Theoretical development for pointwise digital image correlation

Abstract: The theoretical foundation is developed for a new technique to determine displacements with subpixel accuracy at each pixel location in a digital image of a deformed object using digital image correlation (DIC). This technique, known as pointwise DIC, is evaluated using ideal sinusoidal images for the cases of rigid body translation, extensional strain, and rigid body rotation. Displacement fields obtained using objective correlation functions with and without intensity gradients are compared. Both bilinear and bicubic interpolation schemes are investigated for reconstructing the subpixel intensity and intensity gradient values in undeformed and deformed images. The effects of transforming the Eulerian description of the intensity gradients in the deformed images to the Lagrangian description in the undeformed images are also investigated. The optimal correlation value and the calculated displacement fields of the two interpolation schemes are compared. Theoretical results demonstrate that pointwise DIC can accurately determine displacement fields.

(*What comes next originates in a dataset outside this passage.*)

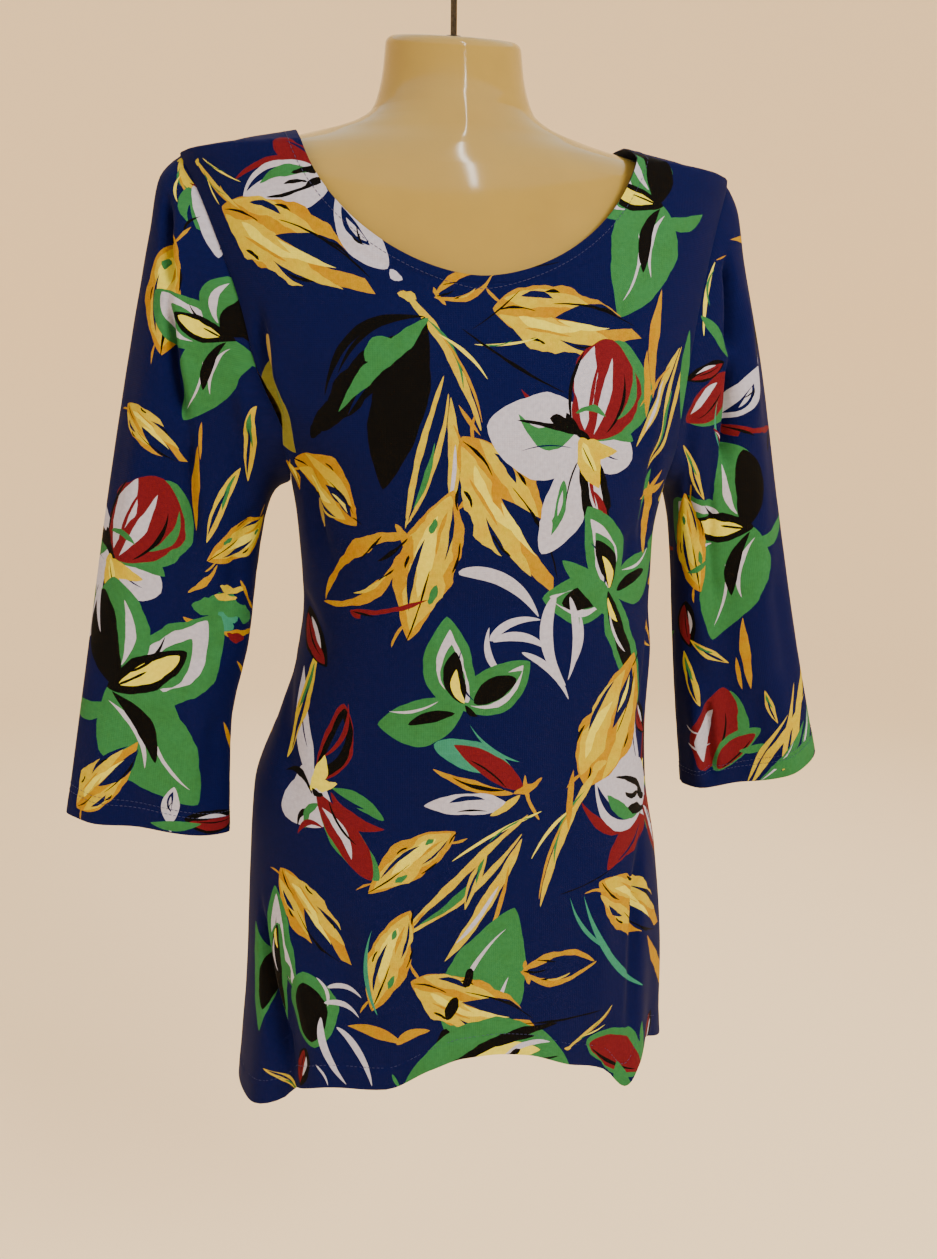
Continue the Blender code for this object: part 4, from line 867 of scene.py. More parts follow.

To demonstrate the advantages of pointwise DIC over conventional DIC techniques, an ideal image simulating a twinning deformation is correlated, indicating the pointwise technique is up to two orders of magnitude more accurate at determining discontinuous displacements than the conventional technique. Experiments are also conducted on a polycarbonate dogbone specimen that validate pointwise DIC on real images and determine the inherent accuracy in the digital image acquisition.